Cuba's informal dollar hit 505 CUP on Feb. 20. The Central Bank raised its rate to 463 — but the 42-peso gap exposes a deepening currency crisis.

Aroma de Cuba · · 3 min read
Cuba's Central Bank raises floating exchange rate as informal dollar breaks record at 505 CUP

Imagen: CiberCuba

On February 20, 2026, Cuba’s informal dollar crossed the 500 Cuban peso (CUP) barrier for the first time, closing at 505 CUP. The very next day, Cuba’s Central Bank responded with its customary slow step: it raised the official “floating rate” from 458 to 463 CUP. The gap between the two: 42 pesos. That distance tells you everything about the state of Cuba’s economy.

A Record Nobody’s Celebrating

The euro followed suit, touching 560 CUP in the informal market — another historic high. For a Cuban family dependent on remittances, these aren’t statistics: they’re the price of milk, of transportation, of surviving another month.

The psychological 500-peso barrier had already been breached earlier this month, but it has now consolidated as a new floor, not a temporary ceiling.
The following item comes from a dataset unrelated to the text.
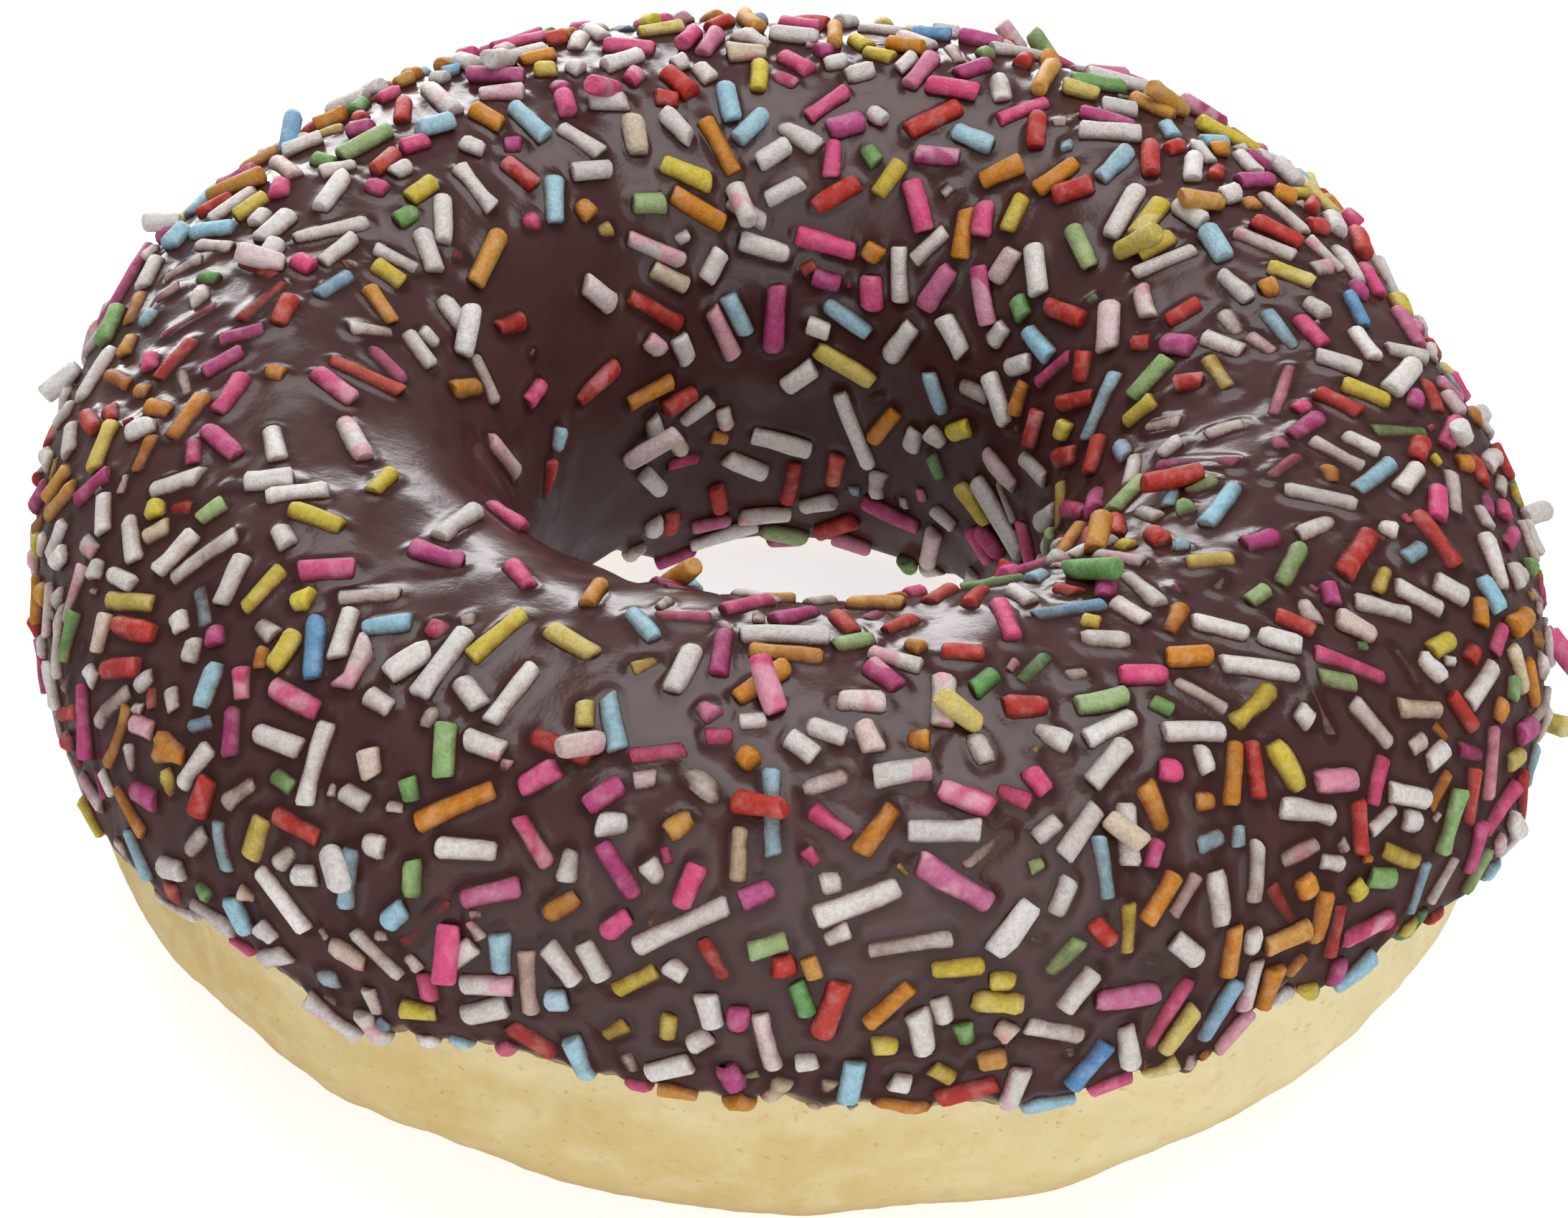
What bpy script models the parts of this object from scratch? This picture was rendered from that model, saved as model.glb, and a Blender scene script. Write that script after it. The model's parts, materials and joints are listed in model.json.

A Floating Rate That Doesn’t Float

Cuba’s Central Bank has been using the “floating rate” as a shield for months: an exchange rate adjusted upward whenever the informal market drifts too far. The problem is that this rate remains voluntary and restricted — available only through certain banking channels — while the street market operates without limits.

The result is a system that punishes those who use state banking and rewards those who exchange on the street, perpetuating the very informal market it claims to eliminate.

Meanwhile, Mariel Port now charges U.S. dollars to private SMEs for imports, and Cuba is eliminating ration system subsidies in April — two signals that dollarization is advancing without a coherent monetary framework.

The Context That Explains Everything

Cuba’s economy contracted 5% in 2025 according to government-linked data. The collapse of tourism, the power grid crisis, and the reduction of medical service exports have drained the state’s foreign currency reserves.

In this context, every dollar entering the country becomes an extremely scarce good. Private businesses need hard currency to import; families need it to buy medicines or shop in MLC stores. And the state is competing with both in the very market it claims to regulate.

Negotiations between Washington and Havana — confirmed by Trump himself — could ease the pressure if they result in remittance access and relief from the oil blockade. But until then, the informal dollar follows its own relentless logic.

What Economists Are Saying

Analysts at elTOQUE, which monitors the informal rate in real time, note that the gap between the official and informal rate is the most honest thermometer of the crisis of confidence. When the state sets a rate that nobody uses, it isn’t controlling the market — it’s admitting it no longer can.

The question is not whether the dollar will keep rising. The question is how long Cubans’ purchasing power can hold before that pressure finds another outlet.

Sources

Frequently Asked Questions

Why did the dollar reach 505 CUP in Cuba?
A perfect storm of energy crisis, reduced remittances, foreign currency shortages, and collapsing confidence in the Cuban peso drove the informal rate to that record. The widening gap between official and market rates reflects deep monetary policy failure.
What is Cuba's Central Bank 'floating rate'?
It is an official exchange rate that the Central Bank adjusts periodically to track the informal market. On February 21, 2026, it was raised from 458 to 463 CUP per dollar — but the street market was already at 505 CUP, leaving a 42-peso gap.
How does this affect Cuban families?
A family receiving $100 in remittances can now exchange it for 50,500 CUP on the street versus 46,300 at the bank. The real problem is the scarcity of dollars and the rising prices that accompany devaluation.
How high could the informal dollar rate go in Cuba?
Economists do not rule out the dollar exceeding 600 CUP if the energy crisis and oil blockade continue unresolved. The real parity depends on how much fuel and remittances reach the island in coming months.